◆ **BRIEF**: Extract the complete data exactly as given.

◆ **SOURCE DATA**:
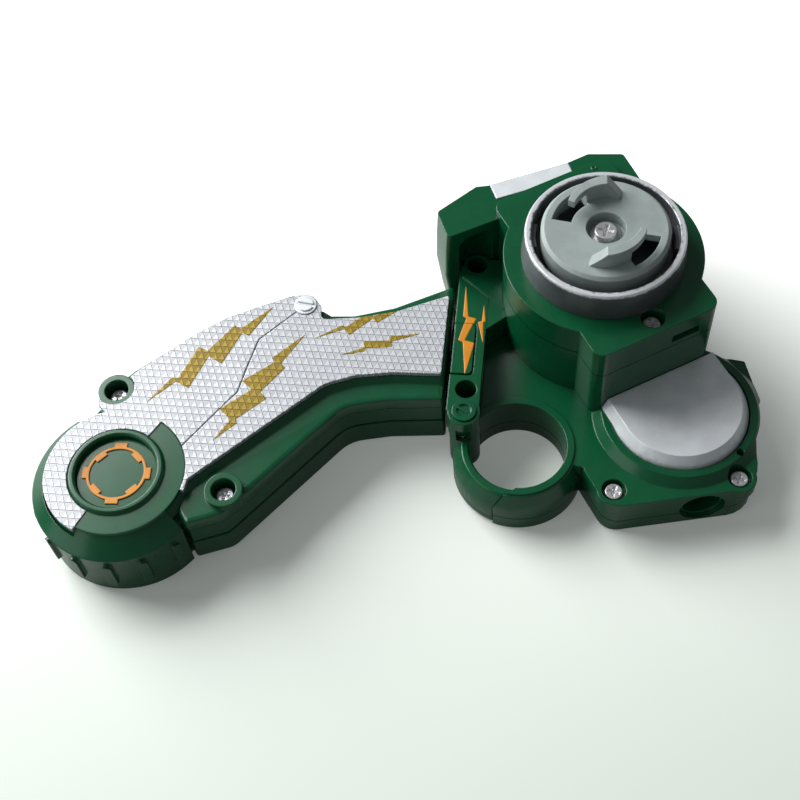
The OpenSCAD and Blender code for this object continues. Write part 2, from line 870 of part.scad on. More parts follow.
module thumb_plate() {
    foot_z = base_top - plate_t + line_gap;
    foot_top = base_top + ring_rise - line_gap;
    color(silver) difference() {
        at_lobe() {
            disc(plate_foot_r, foot_z, foot_top);
            translate([0, 0, foot_top])
                cylinder(r1 = plate_foot_r, r2 = plate_r, h = base_top + plate_rise - foot_top);
            plate_wedge();
        }
        at_lobe() disc(plate_r - plate_t, foot_z - overrun, base_top + plate_rise - plate_t);
        socket_space(socket_r + socket_wall + line_gap);
        slab(foot_z - overrun, base_top + plate_rise + overrun) head_plan(-line_gap);
    }
}

// Head

module head_lower_shell() {
    color(green) {
        difference() {
            slab(base_top, head_seam) head_plan();
            slab(base_top + base_floor_t, head_seam + overrun) head_plan(wall);
        }
        slab(base_top + base_floor_t / 2, bridge_z) difference() {
            head_plan(wall - run_gap);
            head_plan(wall + rib_t);
        }
    }
}

module head_upper_shell() {
    color(green) {
        difference() {
            union() {
                difference() {
                    slab(head_seam, head_top) head_plan();
                    slab(head_seam - overrun, deck_z) head_plan(wall);
                }
                at_head_screws() disc(deck_well_r + cup_wall, deck_floor_z - cup_wall, deck_z + run_gap);
            }
            disc(shaft_r + bush_wall + run_gap, deck_z - overrun, head_top + overrun);
            strip_way();
            at_head_screws() disc(deck_well_r, deck_floor_z, head_top + overrun);
            at_head_screws() disc(screw_shank_r + run_gap, deck_floor_z - deck_well_d, head_top);
        }
        translate([head_w / 2 * mark_shares[0], head_d / 2 * mark_shares[1], 0])
            tube(mark_r, mark_r / 2, head_top - mark_h / 2, head_top + mark_h / 2);
    }
}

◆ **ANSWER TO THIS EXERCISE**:
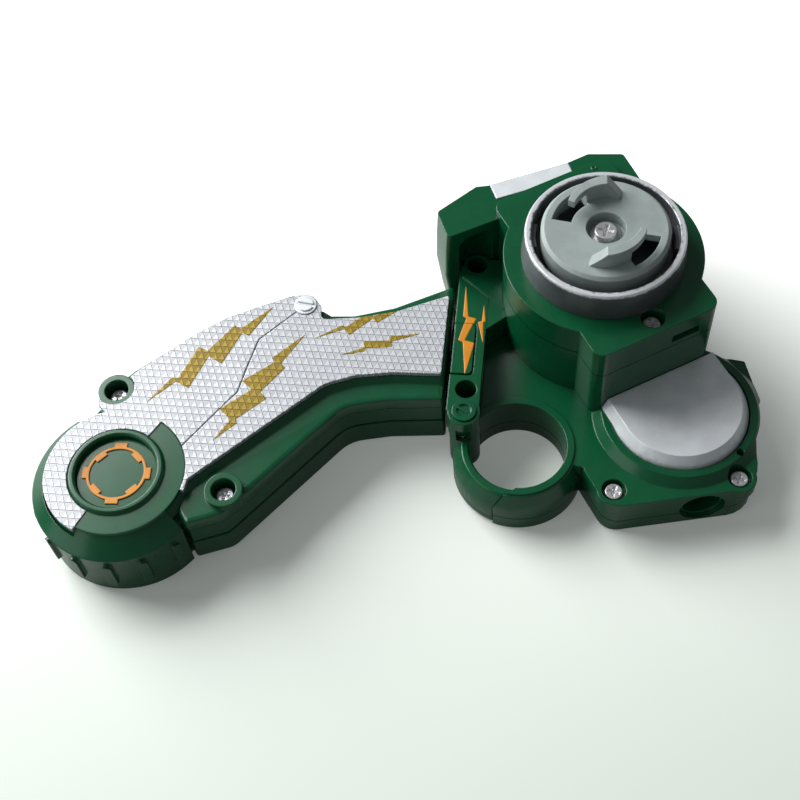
The OpenSCAD and Blender code for this object continues. Write part 2, from line 870 of part.scad on. More parts follow.
module thumb_plate() {
    foot_z = base_top - plate_t + line_gap;
    foot_top = base_top + ring_rise - line_gap;
    color(silver) difference() {
        at_lobe() {
            disc(plate_foot_r, foot_z, foot_top);
            translate([0, 0, foot_top])
                cylinder(r1 = plate_foot_r, r2 = plate_r, h = base_top + plate_rise - foot_top);
            plate_wedge();
        }
        at_lobe() disc(plate_r - plate_t, foot_z - overrun, base_top + plate_rise - plate_t);
        socket_space(socket_r + socket_wall + line_gap);
        slab(foot_z - overrun, base_top + plate_rise + overrun) head_plan(-line_gap);
    }
}

// Head

module head_lower_shell() {
    color(green) {
        difference() {
            slab(base_top, head_seam) head_plan();
            slab(base_top + base_floor_t, head_seam + overrun) head_plan(wall);
        }
        slab(base_top + base_floor_t / 2, bridge_z) difference() {
            head_plan(wall - run_gap);
            head_plan(wall + rib_t);
        }
    }
}

module head_upper_shell() {
    color(green) {
        difference() {
            union() {
                difference() {
                    slab(head_seam, head_top) head_plan();
                    slab(head_seam - overrun, deck_z) head_plan(wall);
                }
                at_head_screws() disc(deck_well_r + cup_wall, deck_floor_z - cup_wall, deck_z + run_gap);
            }
            disc(shaft_r + bush_wall + run_gap, deck_z - overrun, head_top + overrun);
            strip_way();
            at_head_screws() disc(deck_well_r, deck_floor_z, head_top + overrun);
            at_head_screws() disc(screw_shank_r + run_gap, deck_floor_z - deck_well_d, head_top);
        }
        translate([head_w / 2 * mark_shares[0], head_d / 2 * mark_shares[1], 0])
            tube(mark_r, mark_r / 2, head_top - mark_h / 2, head_top + mark_h / 2);
    }
}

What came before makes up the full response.